One of the places we visited was the Roman villa at Bignor in West Sussex. In 1811 a farmer was ploughing in the field and struck a large stone. When he dug around the stone the farmer discovered a large Roman mosaic, which turned out to be from the third century AD. The stone itself is believed to have been a water basin or piscina for one of the forty rooms within the villa.


Over the following years the site was excavated, revealing many treasures hidden beneath the soil. The tiled floors contain a mosaic depicting an eagle (Zeus in disguise) carrying off the youthful shepherd boy Ganymede to become a cup-bearer for the gods. Another room has mosaics of Venus and the Gladiators in a frieze of combat. There is a separate bathhouse and changing room which has a mosaic of the head of Medusa.


The owner of the villa (a word which means “farm”) had spared no expense in its plan and construction. There was underfloor heating, provided by a hypocaust which heated the water by burning coal. The hypocaust also fed into the hot baths that were common at the time. By the way, if you needed to cool off there was also a separate cold bath, called a frigidarium. It’s a strange feeling to be looking at a floor where in AD 230 people were disrobing to take a bath. The mosaics are a tangible connection to the people of the past.


The passing of time brings changes, even within a generation. During our vacation, all the churches we visited, including one monastery, had experienced falls in attendance. The church that had nurtured me for twenty years had had an interregnum of over three years, (without the benefit of an interim rector). While it was great to meet old friends there, I felt sad to see the once full and vibrant church struggling with a small congregation.


By contrast, and despite a fall in attendance, the church where I served my first curacy had gone ahead and revamped the back of the church, removing pews and creating a new entrance with large glass doors. They had also added a kitchen and bathroom at the side of the building. We saw the space with scaffolding inside and then a week later with the scaffolding removed. It looked fantastic. We had arrived when there was a garden cleanup day. Interestingly, on that day there were more volunteers helping from outside the congregation than from within.

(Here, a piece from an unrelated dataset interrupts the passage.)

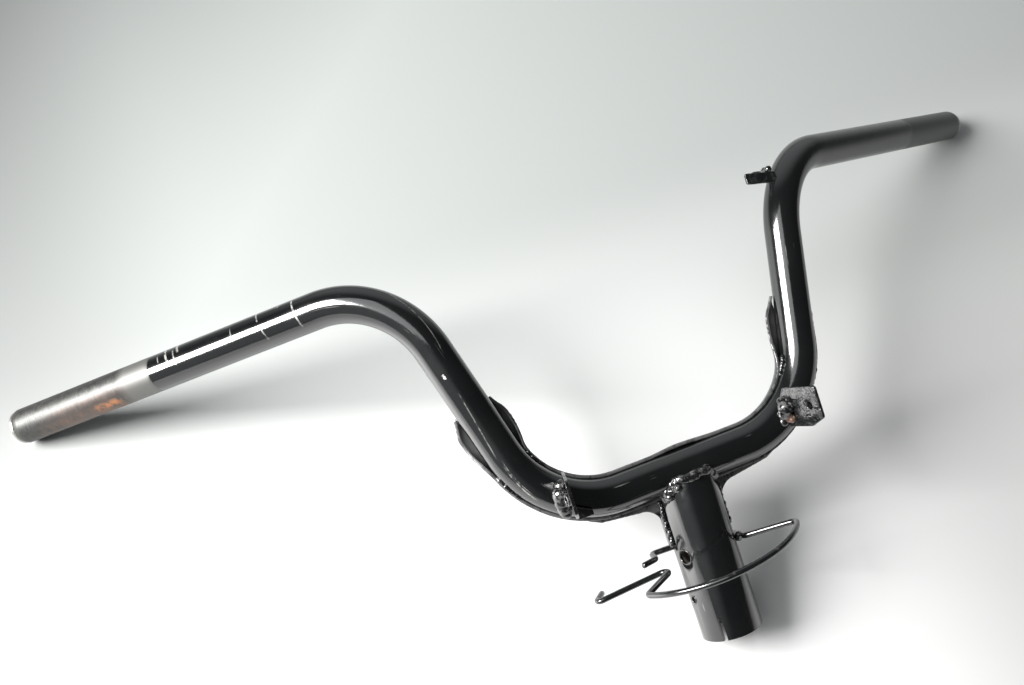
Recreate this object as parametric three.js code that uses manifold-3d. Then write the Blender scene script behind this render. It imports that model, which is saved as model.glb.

I admired the friends who remained faithful and continued to serve and support the church. I don’t want to be one of those Christians who looks back and tells everyone “it was so much better in our day”. Decline isn’t always inevitable. Revival can always take place. Sometimes the greatest challenge we face is ourselves, through our apathy or through forgetting what a church is for. It’s easy to take our spiritual homes for granted.


As Church of Messiah is approaching a time of change, maintain your faith in God and find ways to serve the church. God helps those who help themselves. The more we can do to sustain our church in prayer, worship and fellowship, the greater our blessings will be, and the greater will be the legacy we pass on to the next generation.